Many program owners still view deliverability purely in terms of bounce rates. This only considers whether emails were accepted by the receiving MTA. Just as important is whether the emails are then placed – in the recipients’ inboxes or their spam/junk folders. Validity’s 2020 Deliverability Benchmark report shows average inbox placement rates (IPRs) for the UK are ± 88% – meaning 1 in 8 emails effectively fail to deliver.

This trend is highlighted in Econsultancy’s Marketing Census report. While 30% of respondents use delivery rate to measure email success, only 10% use inbox placement rate. The DMA’s ‘Email Deliverability: A Journey into the Inbox’ report shows that while 11% of respondents rate their ability to measure deliverability as “poor”, this increases to 19% for measuring inbox placement.

  1. Bounce Processing

Another surprising learning from the ‘Journey to the Inbox’ report is that 19% of respondents fail to suppress their bounces at all. This flies in the face of deliverability guidance from the major Mailbox Providers (MBPs):

  • Automatically unsubscribe users who have multiple bounced messages (Gmail)
  • [Our] email filters are influenced by a number of factors related to . . . list accuracy (Microsoft)
  • Remove invalid recipients from your list promptly (Verizon Media)

The negative impact of poor bounce handling is seen in Validity’s Sender Score Benchmark report.

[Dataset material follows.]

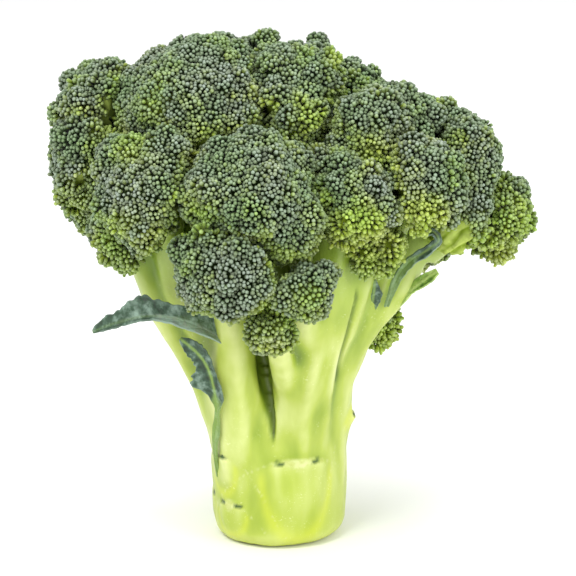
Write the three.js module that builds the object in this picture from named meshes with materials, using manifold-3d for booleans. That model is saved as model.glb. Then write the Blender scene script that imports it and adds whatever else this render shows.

Top senders (scoring 91-100) generate average unknown user (hard bounce) rates of 0.9%. Just one tier down (81-90) this increases to 3.2%, an increase of 2.3%. The difference in IPRs between these two tiers is ± 10% meaning each bounced address also results in 3 good addresses failing to deliver because of the degraded reputation.

What Next?

So, while 98.5% is indeed a decent delivery performance, there is plenty of room for improvement. What should email program owners be doing to further move the deliverability needle? Here are 5 tips:

  1. Monitor your reputation using a tool like Sender Score. Most major MBPs use reputation as a key factor in their spam filtering algorithms, and a poor reputation means increased rejections.
  2. Ensure you are capturing good email addresses by using double opt-in as your permissioning model. Or implement a list validation solution such as BriteVerify, meaning incorrect addresses are remedied at point of capture.
  3. Adopt the most robust bounce-handling strategy your program will support. This means hard bounces being suppressed on the first occurrence, while soft bounces are suppressed on a “3 strikes and you’re out” basis.
  4. Implement a rule set to ensure “false positive” hard bounces are not inadvertently suppressed. MBPs are known to generate hard bounce codes where the accompanying text indicates a non-permanent condition (e.g. 550 – “Reasons for rejection may be related to content with spam-like characteristics or IP/domain reputation”).
  5. Monitor inbox placement rates and tabs placement rates using solutions like Return Path or 250OK. Understanding where emails are being placed means senders can then start to reduce the “1 in 8” going to spam.

While the 98.5% delivered rate is indeed encouraging, deliverability is a much broader discipline than just monitoring bounce rates. Make sure you have visibility of all the factors that ensure your subscribers see their emails. Out of sight is out of mind – improved inbox placement is the starting point for better engagement to maximise your ROI.